Move over, Dogecoin — there's a new pop culture gimmick crypto in town: the Middle Earth-inspired JRR Token. Why a Tolkien cryptocurrency? How much is it worth? "Saruman was trying to unify Middle Earth under centralized rule where as the fellowship wanted decentralization. Cryptocurrency is literally a decentralized network…" tweeted the organization behind the token on August 4, 2021. (I think they meant Sauron, not Saruman, although I suppose they ultimately had the same goals, but I digress.)

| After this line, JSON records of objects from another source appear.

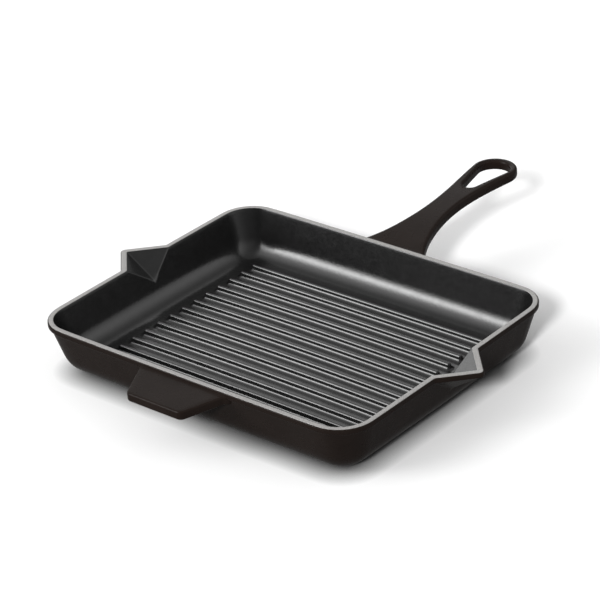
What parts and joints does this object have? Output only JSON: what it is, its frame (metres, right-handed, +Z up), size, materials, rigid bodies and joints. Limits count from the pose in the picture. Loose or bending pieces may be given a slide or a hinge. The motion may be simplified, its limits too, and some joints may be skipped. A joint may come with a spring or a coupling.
{
  "type": "grill pan",
  "caption": "Rectangular enamelled cast-iron grill pan with raised ribs, a long loop handle, a short helper handle and a pouring spout on each short side.",
  "frame": {"origin": "middle of the tray's foot, on the surface that the pan stands on", "axes": "+Z up out of the pan, +Y along the long handle, +X along the ribs from spout to spout"},
  "size_m": [0.3702, 0.4566, 0.0609],
  "materials": {
    "bare_iron": "ground grey iron, as cast where the enamel covers it",
    "inside_enamel": "satin black enamel over a rough casting",
    "outside_enamel": "smooth gloss brown-black enamel",
    "rim_enamel": "thin matt grey ground coat"
  },
  "bodies": {
    "root": {"pan_body": "bare_iron", "grill_ribs": "bare_iron", "left_pour_spout": "bare_iron", "right_pour_spout": "bare_iron", "long_handle": "bare_iron", "helper_handle": "bare_iron", "interior_enamel": "inside_enamel", "exterior_enamel": "outside_enamel", "underside_enamel": "outside_enamel", "rim_enamel": "rim_enamel"}
  },
  "joints": []
}
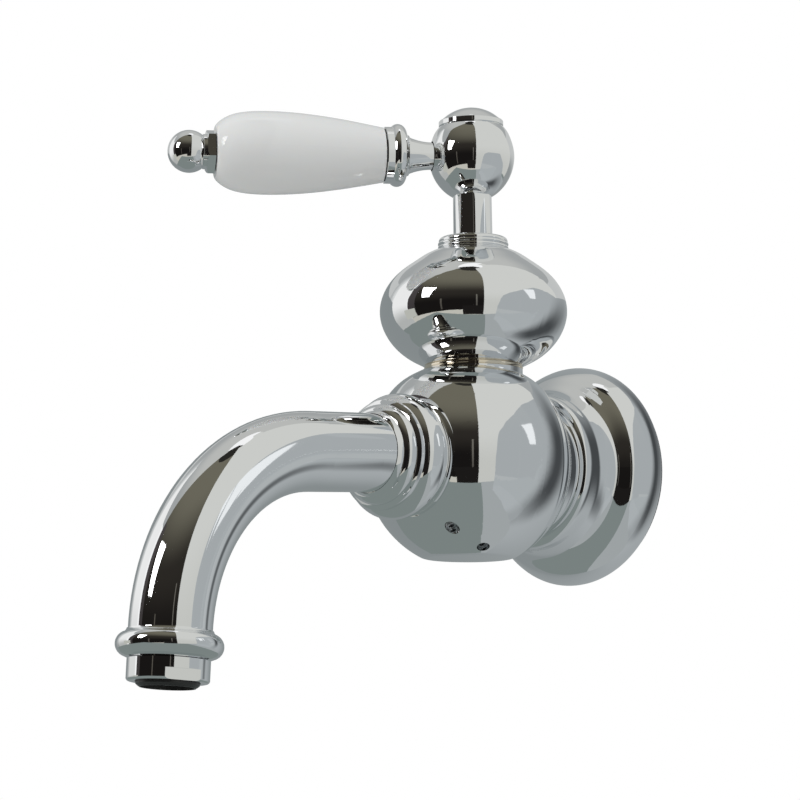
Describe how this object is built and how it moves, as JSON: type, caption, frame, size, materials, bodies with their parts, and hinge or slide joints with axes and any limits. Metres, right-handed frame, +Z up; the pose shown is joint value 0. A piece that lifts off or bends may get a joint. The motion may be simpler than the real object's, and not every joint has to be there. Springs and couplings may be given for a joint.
{
  "type": "wall-mounted basin mixer",
  "caption": "Wall-mounted basin mixer: round chrome body on a dished wall plate, bent spout with aerator, onion dome over the cartridge, single lever with a porcelain grip.",
  "frame": {"origin": "centre of the wall plate's back face, on the wall", "axes": "+Z up, +Y into the wall, so the tap stands out along -Y; +X to the right of someone facing the tap"},
  "size_m": [0.0967, 0.1972, 0.1883],
  "materials": {
    "chrome_plate": "polished plating",
    "porcelain_glaze": "glossy white glaze",
    "brass_metal": "machined",
    "steel_metal": "machined stainless",
    "black_rubber": "matt",
    "black_plastic": "satin moulded",
    "grey_plastic": "moulded acetal",
    "alumina": "lapped"
  },
  "bodies": {
    "tap_body": {"wall_gasket": "black_rubber", "wall_plate": "chrome_plate", "supply_shank": "brass_metal", "shank_o_ring": "black_rubber", "shank_port_seals": "black_rubber", "body_casting": "chrome_plate", "spout_grub_screws": "steel_metal", "spout_collar": "chrome_plate", "spout_tube": "chrome_plate", "spout_o_rings": "black_rubber", "spout_nozzle": "chrome_plate", "aerator_housing": "chrome_plate", "aerator_insert": "black_plastic", "aerator_screen": "steel_metal", "aerator_washer": "black_rubber", "waist_ring": "brass_metal", "dome_cover": "chrome_plate", "valve_housing": "brass_metal", "valve_o_ring": "black_rubber", "cartridge_base": "grey_plastic", "cartridge_seals": "black_rubber", "fixed_disc": "alumina", "cartridge_shell": "grey_plastic", "cartridge_nut": "brass_metal", "dome_collar": "chrome_plate"},
    "cartridge_turn": {"cartridge_rotor": "grey_plastic", "pivot_pin": "steel_metal"},
    "disc_slider": {"disc_carrier": "grey_plastic", "moving_disc": "alumina"},
    "lever": {"spindle": "steel_metal", "stem_sleeve": "chrome_plate", "handle_ball": "chrome_plate", "ball_cap": "chrome_plate", "clamp_screw": "steel_metal", "arm_seat_ring": "chrome_plate", "lever_arm": "chrome_plate", "grip_collar": "chrome_plate", "grip_washers": "black_rubber", "porcelain_grip": "porcelain_glaze", "tie_rod": "steel_metal", "hex_nut": "chrome_plate", "ball_finial": "chrome_plate"}
  },
  "joints": [
    {"name": "temperature_turn", "type": "hinge", "parent": "tap_body", "child": "cartridge_turn", "pos_m": [0, -0.0527, 0.06735], "axis": [0, 0, 1], "range_deg": [-12.5, 87.5]},
    {"name": "flow_tilt", "type": "hinge", "parent": "cartridge_turn", "child": "lever", "pos_m": [0, -0.0527, 0.06735], "axis": [-0.7934, 0.6088, 0], "range_deg": [0, 12]},
    {"name": "disc_slide", "type": "slide", "parent": "cartridge_turn", "child": "disc_slider", "axis": [-0.6088, -0.7934, 0], "range_m": [0, 0.0035]}
  ],
  "couplings": [
    {"joint": "disc_slide", "follows": "flow_tilt", "m_per_rad": 0.016254}
  ]
}
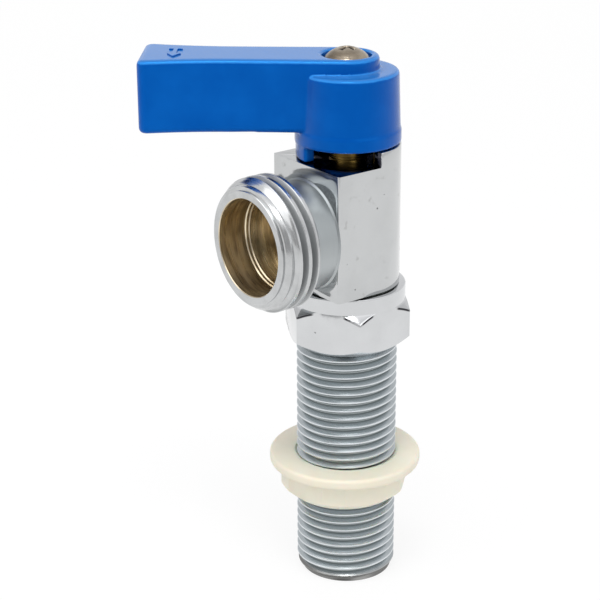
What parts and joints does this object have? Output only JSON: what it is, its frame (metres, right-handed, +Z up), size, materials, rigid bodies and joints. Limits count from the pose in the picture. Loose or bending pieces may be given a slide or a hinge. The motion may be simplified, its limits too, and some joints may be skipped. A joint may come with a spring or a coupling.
{
  "type": "washing machine valve",
  "caption": "Quarter-turn angle ball valve for a washing machine hose: threaded inlet shank with a lock nut below, hose thread to one side, lever handle on top.",
  "frame": {"origin": "centre of the inlet shank's bottom end, at the mouth of its tube socket", "axes": "+Z up along the shank and the stem, -Y out of the hose outlet, +X to the right seen from the outlet"},
  "size_m": [0.0472, 0.0512, 0.1125],
  "materials": {
    "body_chrome": "polished plating",
    "adapter_chrome": "polished hexagon, satin thread",
    "gasket_fibre": "matt",
    "ball_chrome": "polished plating",
    "inlet_seat_ptfe": "smooth",
    "outlet_seat_ptfe": "smooth",
    "retainer_brass": "turned",
    "stem_brass": "turned",
    "washer_ptfe": "smooth",
    "upper_ring_rubber": "matt",
    "lower_ring_rubber": "matt",
    "handle_blue": "gloss",
    "screw_steel": "bright",
    "nut_plastic": "moulded"
  },
  "bodies": {
    "valve": {"valve_body": "body_chrome", "inlet_adapter": "adapter_chrome", "adapter_gasket": "gasket_fibre", "inlet_seat": "inlet_seat_ptfe", "outlet_seat": "outlet_seat_ptfe", "seat_retainer": "retainer_brass"},
    "handle_set": {"stem": "stem_brass", "stem_thrust_washer": "washer_ptfe", "stem_oring_upper": "upper_ring_rubber", "stem_oring_lower": "lower_ring_rubber", "handle": "handle_blue", "handle_screw": "screw_steel"},
    "ball": {"ball": "ball_chrome"},
    "nut": {"lock_nut": "nut_plastic"}
  },
  "joints": [
    {"name": "handle_turn", "type": "hinge", "parent": "valve", "child": "handle_set", "pos_m": [0, 0, 0.0765], "axis": [0, 0, 1], "range_deg": [0, 90]},
    {"name": "ball_turn", "type": "hinge", "parent": "valve", "child": "ball", "pos_m": [0, 0, 0.0765], "axis": [0, 0, 1], "range_deg": [0, 90]},
    {"name": "nut_travel", "type": "slide", "parent": "valve", "child": "nut", "axis": [0, 0, 1], "range_m": [-0.01633, 0.02359]}
  ],
  "couplings": [
    {"joint": "ball_turn", "follows": "handle_turn", "ratio": 1}
  ]
}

They've also shared a new vague-but-cheeky endorsement videos from Billy Boyd, the actor who played Pippin in the Lord of the Rings films:
The official website for the token doesn't offer much more clarity:
JRR Token ($JRR) is a token based on the Binance Smart Chain, which rewards its Tokenites on every transactions, our commitment is to catalyze the existing network and organize the people towards a common goal of making JRR Token "The One Token That Rules Them All"
In lieu of creating 3 crypto-coins for the Elven-kings under the sky, 7 for the Dwarf-lords in their halls of stone, and 9 for mortal men doomed to die, the JRR Token will instead distribute 3% of profits to all coin holders; another 3% to a liquidity pool that "increases the stability of the token for everyone's benefit"; and another 3% for a designated marketing and charity investment fund. Which I guess is kind of the same?